Men of War is a fine third iteration in the tactical strategy series. The game in firmly entrenched in realism, from the weapon ballistics to the wide selection of units at your disposal. The single player campaign does not stray from the high level of difficulty seen in previous iterations of the series: it’s hard on any setting, and this will deter all but the most dedicated grognard. The campaign is also very linear and quite unfair (adding to its difficulty), featuring enemies with superior numbers and usually superior weapons. Despite these shortcomings, I am willing to give Men of War the “buy it” rating based off the strength of the multiplayer: Men of War is the best World War II multiplayer strategy game I can remember (this included).

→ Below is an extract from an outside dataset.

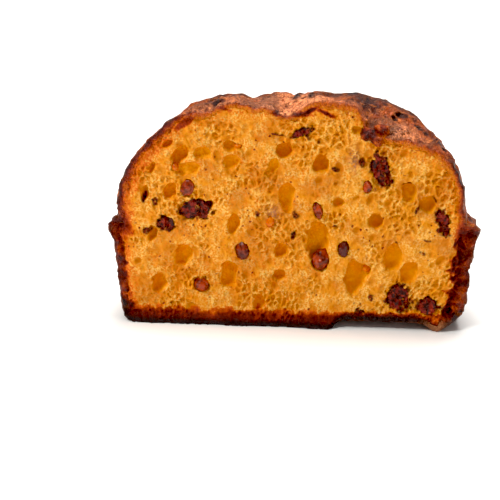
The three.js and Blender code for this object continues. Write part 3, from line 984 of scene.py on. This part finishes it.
def browning(tree, browned, speckle):
    """How browned the bread is, speckled, and its colour: from crumb yellow to baked near black."""
    speckled = {0: speckle, 1: 0.5, 2: browned}
    speckled = add(tree, "ShaderNodeMath", {"operation": "MULTIPLY_ADD"}, speckled)
    amount = add(tree, "ShaderNodeMath", {"operation": "SUBTRACT"}, {0: speckled, 1: 0.25})
    ramp = add(tree, "ShaderNodeValToRGB", {}, {"Fac": amount})
    elements = ramp.color_ramp.elements
    while len(elements) < len(BROWNING):
        elements.new(0.5)
    for element, (place, colour) in zip(elements, BROWNING):
        element.position = place
        element.color = linear(colour)
    return amount, ramp


def finish(tree, shader, height=None, strength=0.0, distance=0.0):
    """Close a material with its shader's settings and the bumps that a height makes."""
    if height:
        links = {"Strength": strength, "Distance": distance * MM, "Height": height}
        shader = shader | {"Normal": add(tree, "ShaderNodeBump", {}, links)}
    surface = add(tree, "ShaderNodeBsdfPrincipled", {}, shader)
    add(tree, "ShaderNodeOutputMaterial", {}, {"Surface": surface})


def crumb_material(colours):
    """Enriched yeast crumb, yellow from egg yolk and butter, torn open by the knife.

    Thin moist walls let light through, so it glows and has no gloss, and the bubbles'
    smooth insides are deeper in colour than the torn edges between them.
    """
    masks = ("browned", "cell_shade", "stain_and_slit_shade", "opened", "shade", "smudge")
    grains = ((7, 4, 0), (1.1, 3, 0), (15, 3, 0), (24, 2, 0), (1.8, 3, 0), (0.7, 4, 0))
    material, tree, place, masks, grains = new_material("egg_yolk_crumb", masks, grains)
    browned, cell_shade, stain_and_slit_shade, opened, shade, smudge = masks
    patches, speckle, dense, scarce, ragged, fine = grains
    # The torn edges, the cells' walls and the smooth insides of the large bubbles, with painted
    # shade that darkens the cells by their depth
    edge = lay(tree, colours.crumb_pale, colours.crumb, None, patches, (0.35, 0.65))
    edge = lay(tree, edge, "#DA8A1A", None, speckle, (0.4, 0.62))
    # The cells' painted shade: darker, more orange colours
    shaded_cell = lay(tree, "#D88A18", "#C4700C", None, patches, (0.3, 0.7))
    inside = lay(tree, "#F0A824", "#E08E12", None, patches, (0.3, 0.7))
    # Painted shade on the upper left of each large bubble's inside
    inside = lay(tree, inside, "#C26A08", shade, speckle, (0.2, 0.6), (0, 0.75))
    crumb = lay(tree, edge, shaded_cell, None, cell_shade, (0.12, 0.8))
    crumb = lay(tree, crumb, "#B85E0A", None, dense, (0.5, 0.66), (0, 0.5))
    crumb = lay(tree, crumb, inside, opened)
    # Browning under the crust, and greyish smudges
    amount, baked = browning(tree, browned, speckle)
    baked = lay(tree, crumb, baked, None, amount, (0.02, 0.25))
    baked = lay(tree, baked, "#8C7468", smudge, speckle, (0.35, 0.6), (0, 0.6))
    # Dark red specks, five millimetres apart, in drifts and only outside the bubbles
    specks = {"Vector": place, "Scale": 1 / (5 * MM), "Randomness": 1.0}
    specks = add(tree, "ShaderNodeTexVoronoi", {}, specks)
    spread = {0: speckle, 1: 0.5, 2: specks}
    spread = add(tree, "ShaderNodeMath", {"operation": "MULTIPLY_ADD"}, spread)
    closed = add(tree, "ShaderNodeMath", {"operation": "SUBTRACT"}, {0: 1.0, 1: opened})
    drift = {"Value": scarce, "From Min": 0.42, "From Max": 0.58}
    drift = add(tree, "ShaderNodeMapRange", {"interpolation_type": "SMOOTHSTEP"}, drift)
    drift = add(tree, "ShaderNodeMath", {"operation": "MULTIPLY"}, {0: drift, 1: closed})
    baked = lay(tree, baked, "#7A220A", drift, spread, (0.42, 0.33))
    streak = lay(tree, colours.chocolate, "#7C240A", None, speckle, (0.4, 0.65))
    # Chocolate stains, and painted shade in chocolate's colour inside the gaps beside the wall
    colour = lay(tree, baked, streak, stain_and_slit_shade, ragged, (0.25, 0.5), (0.5, 1))
    shader = {
        "Base Color": colour,
        "Roughness": 0.82,
        "IOR": 1.4,
        "Subsurface Weight": 0.35,
        "Subsurface Radius": (1.0, 0.5, 0.12),
        "Subsurface Scale": 2.4 * MM,
    }
    finish(tree, shader, fine, 0.55, 0.4)
    return material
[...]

The mix of realism works exceedingly well online: with no cheap tactics or build orders to rely on (since everyone receives the same reinforcement rate based on performance), you can focus on proper positioning and the compelling direct control feature (which no other strategy game has executed as successfully as Men of War). Online play also has several game modes and plenty of maps to destroy (and they will destroy in real time, providing new areas for cover). The only blemish in multiplayer is the lack of AI bots to play against or substitute for players who have dropped: a minor but significant enough exclusion. The interface lets you easily access all of your units, and the graphics are top-notch (although the voice acting is terrible). Men of War is an excellent game for those players looking for realistic tactical online gaming.